Sweden, having completed accession and integrated into NATO command structures, finds itself with membership that may not deliver the guarantee it was designed to provide. The irony is precise: Sweden joined an alliance that appeared to be expanding, only to discover that the most powerful member was reconsidering its participation.
The United States, for its part, would face the dissolution of an institutional framework that provided geopolitical leverage far exceeding its direct cost. NATO gave Washington a network of allied basing rights, intelligence-sharing arrangements, and standardised interoperable forces that no alternative arrangement could replicate quickly or cheaply. Withdrawal is not a cost-saving measure; it is a strategic contraction that the markets are correctly flagging as non-trivial.
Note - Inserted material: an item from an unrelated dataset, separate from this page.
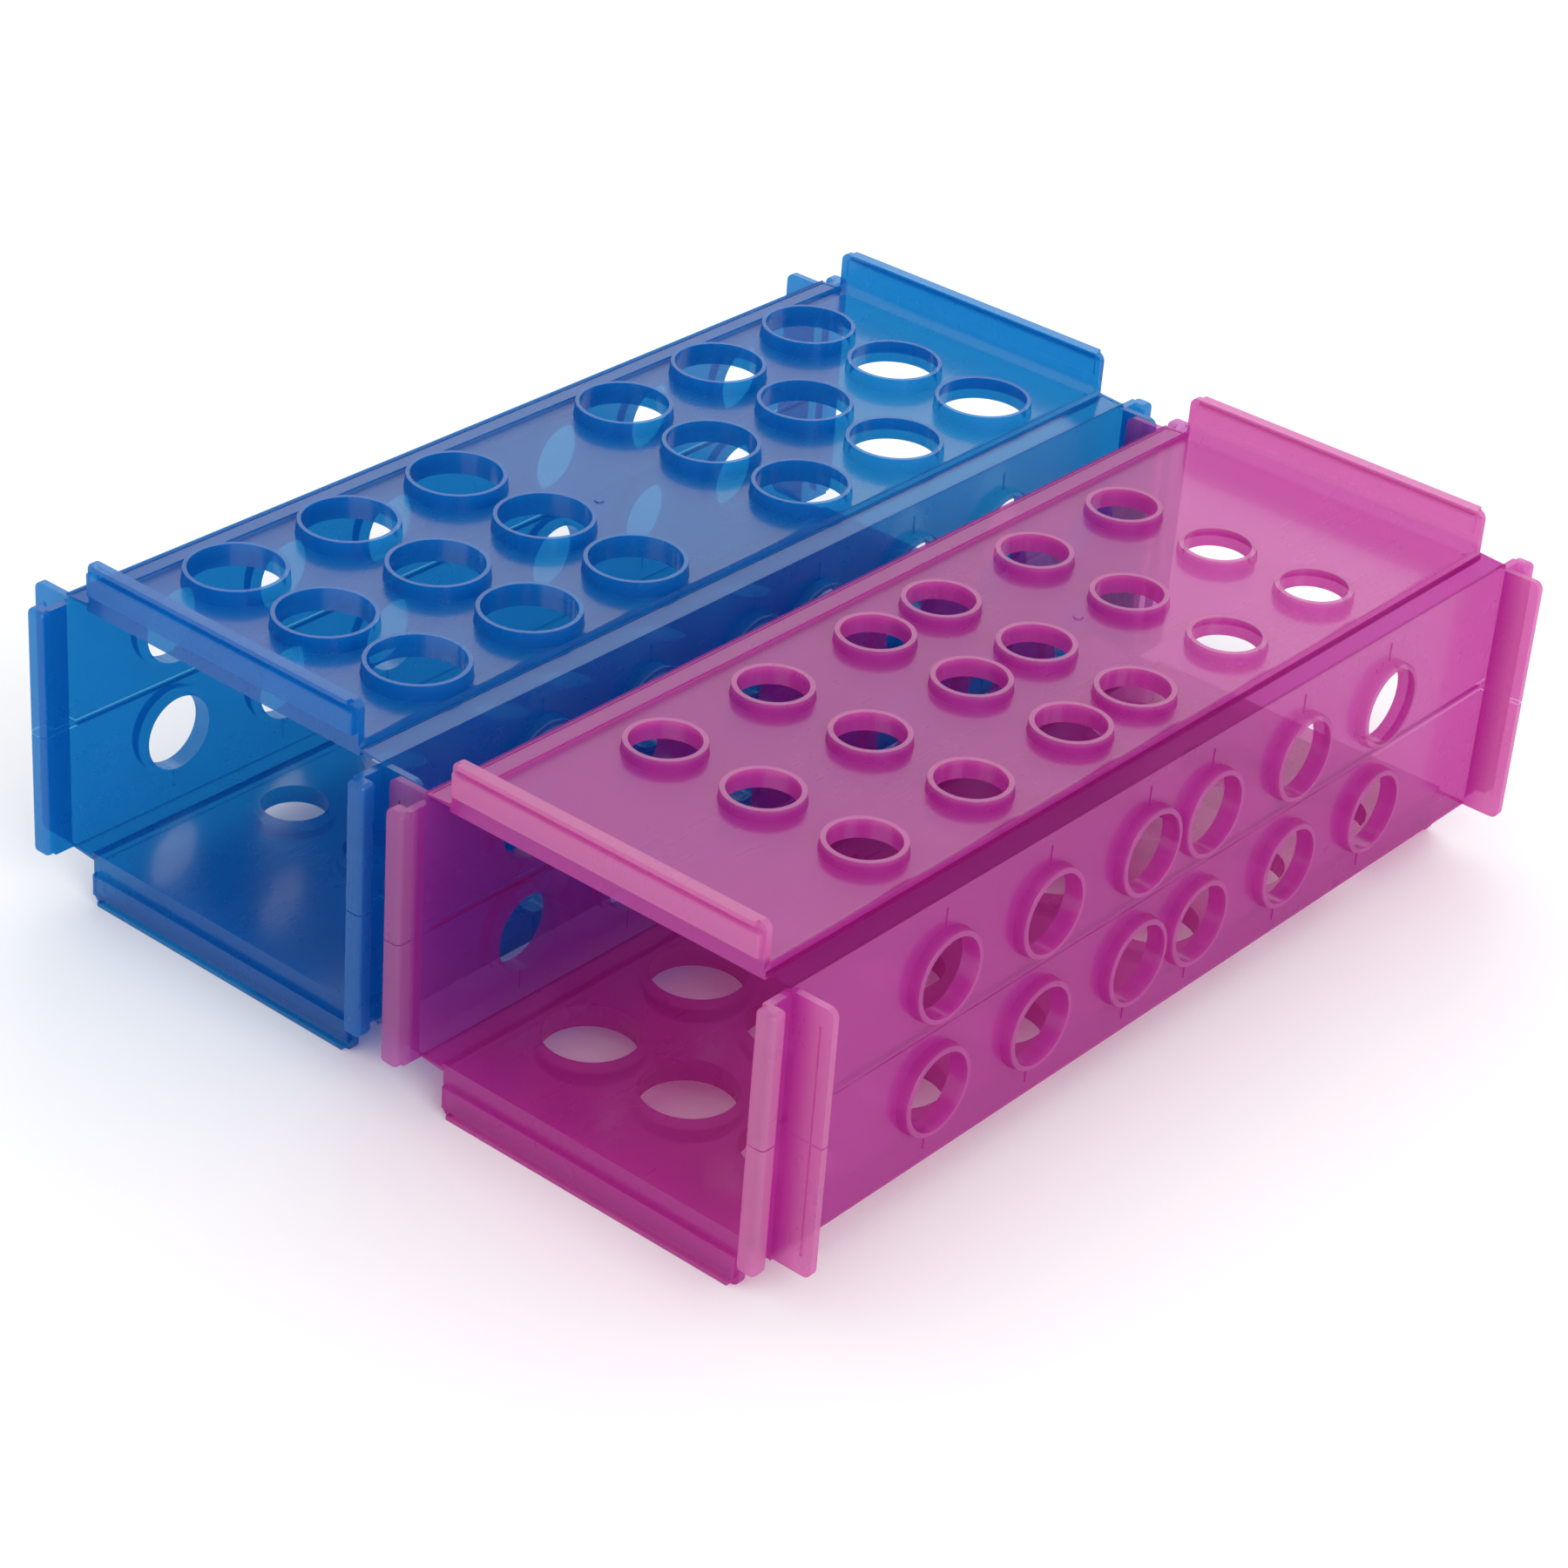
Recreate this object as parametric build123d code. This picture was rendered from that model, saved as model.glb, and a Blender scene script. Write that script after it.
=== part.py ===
from build123d import *
import os

# A pair of fold-flat test tube racks standing side by side, end flanges overlapped.
# Frame: X across the racks, Y along their length, Z up from the bench. Units are mm.

rack_width = 115.0        # outside of one side wall to the outside of the other
wall_height = 77.0        # under face of the bottom panel to upper face of the top panel
foot_height = 12.5        # end flanges stand this far beyond the top and bottom panels
panel_thickness = 2.2
half_length = 150.5       # outer face of the end flanges
flange_thickness = 2.0
flange_half_width = 49.0  # top and bottom end flanges stop short of the corners
rail_height = 6.5
rail_proud = 1.8
rail_start = 3.2          # from the panel face to the near side of the rail

strip_width = 8.0         # thin hinge strip along each long corner
strip_thickness = 1.0
miter_gap = 0.2           # each side of the corner fold line
fold_groove = 3.0         # width of the groove along the mid-height fold
web_thickness = 0.6
fold_gap = 0.15           # each side of the mid-height fold line

side_plate_reach = 12.2   # side end flanges, outward from the wall
side_plate_end = 1.2      # kept clear of the top and bottom panels
bar_length = 10.5         # link bar beyond the side end flange
bar_width = 5.0
bar_end = 2.0

hole_pitch = 40.4         # along Y, within a group of three
small_bore, small_outer, small_collar = 18.5, 22.3, 3.1
large_bore, large_outer, large_collar = 25.4, 28.8, 4.3
side_bore, side_outer, side_collar = 21.5, 25.4, 3.2
small_pitch_x, large_pitch_x = 31.6, 33.0
side_pitch_z = 32.8
collar_draft = 0.5        # collar radius lost from base to rim

rack_spacing = 132.0      # centre line to centre line
offset_y = 2.4            # the racks are out of step by a flange thickness and clearance

total_height = wall_height + 2 * foot_height
z_bottom = foot_height
z_top = foot_height + wall_height
z_mid = total_height / 2
half_width = rack_width / 2

inner_rows = [s * (hole_pitch / 2 - 6.7 + k * hole_pitch) for s in (-1, 1) for k in range(3)]
outer_rows = [s * (hole_pitch - 6.7 + k * hole_pitch) for s in (-1, 1) for k in range(3)]


def box(x0, x1, y0, y1, z0, z1):
    return Pos((x0 + x1) / 2, (y0 + y1) / 2, (z0 + z1) / 2) * Box(x1 - x0, y1 - y0, z1 - z0)


def drilled(plate, spots, bore, outer, collar, place):
    # a raised collar round every hole; place(a, b) puts local Z along the outward normal
    for a, b in spots:
        plate += place(a, b) * (Pos(0, 0, collar / 2) * Cone(outer / 2, outer / 2 - collar_draft, collar))
    for a, b in spots:
        plate -= place(a, b) * Cylinder(bore / 2, 4 * panel_thickness + 2 * collar)
    return plate


def flat_panel(kind, up):
    # top panel made at z = 0 (outer face) with its outside towards +Z; flipped for the bottom
    edge = half_width - strip_width
    plate = box(-edge, edge, -half_length, half_length, -panel_thickness, 0)
    for s in (-1, 1):
        ya, yb = sorted((s * half_length, s * (half_length - flange_thickness)))
        wall = box(-flange_half_width, flange_half_width, ya, yb, -0.5, foot_height)
        upper = wall.edges().filter_by(Axis.Y).sort_by(Axis.Z)[-2:]
        plate += fillet(upper, 2.5)
        ya, yb = sorted((s * half_length, s * (half_length + rail_proud)))
        rail = box(-flange_half_width + 1, flange_half_width - 1, ya, yb, rail_start, rail_start + rail_height)
        plate += chamfer(rail.edges().filter_by(Axis.X).sort_by(Axis.Y)[::s][-2:], 0.6)
        # concave root where the flange leaves the panel
        root = box(-flange_half_width, flange_half_width, *sorted((s * (half_length - flange_thickness - 3), s * (half_length - 1))), -0.5, 3)
        root -= Pos(0, s * (half_length - flange_thickness - 3), 3) * Rot(0, 90, 0) * Cylinder(3, 2 * rack_width)
        plate += root
    if kind == "small":
        spots = [(i * small_pitch_x, y) for i in (-1, 0, 1) for y in inner_rows]
        plate = drilled(plate, spots, small_bore, small_outer, small_collar, lambda a, b: Pos(a, b, 0))
    else:
        spots = [(i * large_pitch_x, y) for i in (-1, 0, 1) for y in outer_rows]
        plate = drilled(plate, spots, large_bore, large_outer, large_collar, lambda a, b: Pos(a, b, 0))
    return Pos(0, 0, z_top) * plate if up else Pos(0, 0, z_bottom) * Rot(180, 0, 0) * plate


def corner_strip(side, up):
    # thin strip between the panel and the corner fold line, cut at 45 degrees inside
    z_face, d = (z_top, -1) if up else (z_bottom, 1)
    with BuildPart() as strip:
        with BuildSketch(Plane.XZ.offset(half_length)) as s:
            inner = half_width - strip_width
            pts = [(inner, z_face), (half_width - miter_gap, z_face),
                   (half_width - miter_gap - strip_thickness, z_face + d * strip_thickness),
                   (inner, z_face + d * strip_thickness)]
            Polygon(*[(side * x, z) for x, z in pts], align=None)
        extrude(amount=-2 * half_length)
    return strip.part


def half_wall(side, up, rows):
    # upper or lower half of a side wall, with its half of the end flanges and link bars
    d = 1 if up else -1
    z_edge = z_top if up else z_bottom
    z_fold = z_mid + d * fold_gap
    z_groove = z_mid + d * fold_groove / 2
    inner = half_width - panel_thickness
    with BuildPart() as plate:
        with BuildSketch(Plane.XZ.offset(half_length)) as s:
            pts = [(half_width, z_groove), (half_width, z_edge - d * miter_gap),
                   (inner, z_edge - d * (miter_gap + panel_thickness)), (inner, z_groove)]
            Polygon(*[(side * x, z) for x, z in pts], align=None)
        extrude(amount=-2 * half_length)
    wall = plate.part
    if up:
        # its share of the fold web, up to the fold line
        wall += box(*sorted((side * inner, side * (inner + web_thickness))), -half_length, half_length, *sorted((z_fold, z_groove)))
    for e in (-1, 1):
        ya, yb = sorted((e * half_length, e * (half_length - flange_thickness)))
        za, zb = sorted((z_fold, z_edge - d * side_plate_end))
        fin = box(*sorted((side * (half_width - 1), side * (half_width + side_plate_reach))), ya, yb, za, zb)
        tip = fin.edges().filter_by(Axis.Y).sort_by(lambda q: side * q.center().X * 1000 + d * q.center().Z)[-1]
        wall += fillet(tip, 5)
        za, zb = sorted((z_fold, z_edge - d * bar_end))
        neck = box(*sorted((side * inner, side * half_width)), *sorted((e * (half_length - 1), e * (half_length + bar_length - bar_width / 2))), za, zb)
        bar = box(*sorted((side * inner, side * (inner + bar_width))), *sorted((e * (half_length + bar_length - bar_width), e * (half_length + bar_length))), za, zb)
        bar = fillet(bar.edges().filter_by(Axis.Z), 0.8)
        bar = chamfer(bar.faces().sort_by(Axis.Z)[-1 if up else 0].edges(), 0.5)
        wall += neck + bar
    z_row = z_mid + d * side_pitch_z / 2
    wall = drilled(wall, [(y, z_row) for y in rows], side_bore, side_outer, side_collar,
                   lambda a, b: Pos(side * half_width, a, b) * Rot(0, side * 90, 0))
    return wall


def fold_web(side):
    # thin web of the mid-height fold, from the lower half wall to the fold line
    inner = half_width - panel_thickness
    end = half_length - 1
    return box(*sorted((side * inner, side * (inner + web_thickness))), -end, end, z_mid - fold_groove / 2, z_mid - fold_gap)


os.makedirs("parts", exist_ok=True)
total = 0
for rack, x_rack, y_rack, top_kind, bottom_kind in (
        ("blue", -rack_spacing / 2, offset_y / 2, "large", "small"),
        ("magenta", rack_spacing / 2, -offset_y / 2, "small", "large")):
    nodes = {
        "bottom_panel": flat_panel(bottom_kind, False),
        "bottom_left_strip": corner_strip(-1, False),
        "bottom_right_strip": corner_strip(1, False),
        "right_lower_wall": half_wall(1, False, inner_rows),
        "right_fold_web": fold_web(1),
        "right_upper_wall": half_wall(1, True, inner_rows),
        "left_lower_wall": half_wall(-1, False, outer_rows),
        "left_fold_web": fold_web(-1),
        "left_upper_wall": half_wall(-1, True, outer_rows),
        "top_panel": flat_panel(top_kind, True),
        "top_left_strip": corner_strip(-1, True),
        "top_right_strip": corner_strip(1, True),
    }
    for name, shape in nodes.items():
        shape = Pos(x_rack, y_rack, 0) * shape
        solids = shape.solids()
        assert len(solids) == 1, (rack, name, len(solids))
        export_step(solids[0], f"parts/{rack}_{name}.step")
        total += solids[0].volume
        print(rack, name, round(solids[0].volume / 1000, 2), "cm3", solids[0].bounding_box())
print("total", round(total / 1000, 1), "cm3")
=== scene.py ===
import math
import bmesh
import bpy
from mathutils import Matrix, Vector


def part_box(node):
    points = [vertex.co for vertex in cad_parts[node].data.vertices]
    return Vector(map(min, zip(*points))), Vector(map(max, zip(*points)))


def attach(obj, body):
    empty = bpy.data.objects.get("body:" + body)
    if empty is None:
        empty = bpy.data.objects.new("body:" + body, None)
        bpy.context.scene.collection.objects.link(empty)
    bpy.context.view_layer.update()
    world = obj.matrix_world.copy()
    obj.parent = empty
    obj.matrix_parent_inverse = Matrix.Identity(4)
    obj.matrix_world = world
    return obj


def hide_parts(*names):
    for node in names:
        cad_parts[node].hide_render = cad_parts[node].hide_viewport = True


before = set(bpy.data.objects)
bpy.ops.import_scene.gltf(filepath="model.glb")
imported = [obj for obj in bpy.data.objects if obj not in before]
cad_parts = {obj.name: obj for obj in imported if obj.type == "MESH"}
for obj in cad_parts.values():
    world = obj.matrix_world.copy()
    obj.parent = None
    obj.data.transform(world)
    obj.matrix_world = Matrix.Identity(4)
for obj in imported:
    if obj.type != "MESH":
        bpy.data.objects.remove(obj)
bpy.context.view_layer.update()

mm = 0.001
tiny = 0.02  # mm, for telling places apart
racks = ("blue", "magenta")
smoothing = {
    "smoothAngle": 24,  # degrees, below which a surface is shaded smooth
    "easeAngle": 32,  # degrees, above which a corner is rounded over
    "roundSides": 64,  # sides of each round plug
}


# Handling pieces. Every size below is in mm, and is turned to metres here.

def clearAll():
    current = bpy.context.object
    if current and current.mode != "OBJECT":
        bpy.ops.object.mode_set(mode="OBJECT")
    bpy.ops.object.select_all(action="DESELECT")


def take(piece):
    clearAll()
    piece.select_set(True)
    bpy.context.view_layer.objects.active = piece


def applyPlace(piece):
    take(piece)
    bpy.ops.object.transform_apply(location=True, rotation=True, scale=True)


def copyOf(pattern):
    piece = pattern.copy()
    piece.data = pattern.data.copy()
    bpy.context.collection.objects.link(piece)
    return piece


def block(name, low, high):
    clearAll()
    centre = [(a + b) / 2 * mm for a, b in zip(low, high)]
    size = [(b - a) * mm for a, b in zip(low, high)]
    bpy.ops.mesh.primitive_cube_add(size=1, location=centre, scale=size)
    piece = bpy.context.object
    piece.name = name
    applyPlace(piece)
    return piece


def pick(piece, faces=None, edges=None):
    # faces and edges are chosen by their place and normal, given in mm
    take(piece)
    bpy.ops.object.mode_set(mode="EDIT")
    bpy.ops.mesh.select_mode(type="FACE" if faces else "EDGE")
    bpy.ops.mesh.select_all(action="DESELECT")
    mesh = bmesh.from_edit_mesh(piece.data)
    if faces:
        for face in mesh.faces:
            face.select_set(bool(faces(face.calc_center_median() / mm, face.normal)))
    else:
        for edge in mesh.edges:
            edge.select_set(bool(edges(*(v.co / mm for v in edge.verts))))
    bmesh.update_edit_mesh(piece.data)


def sliceAt(piece, axis, places, faces):
    # new edges across the chosen faces, one line for each place along the axis
    for place in places:
        pick(piece, faces=faces)
        point, normal = [0, 0, 0], [0, 0, 0]
        point[axis], normal[axis] = place * mm, 1
        bpy.ops.mesh.bisect(plane_co=point, plane_no=normal)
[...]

Europe cannot fully hedge the risk. The European Defence Fund, the Permanent Structured Cooperation framework, and bilateral defence agreements provide some redundancy, but no combination of them replicates American military capabilities — particularly in the nuclear domain and in the kind of power projection that deters rather than merely responds.
The 8% probability on Polymarket is not a prediction. It is a market's assessment of a political trajectory that, if it continues, will reshape European security architecture in ways that European capitals have not yet seriously planned for. The bet is on uncertainty. The uncertainty has a name. And the name is not Sweden.
This publication has been tracking NATO institutional developments and transatlantic political risk since the alliance's 2024 expansion wave. The Polymarket contracts referenced in this article reflect real-time market pricing as of 21–22 May 2026.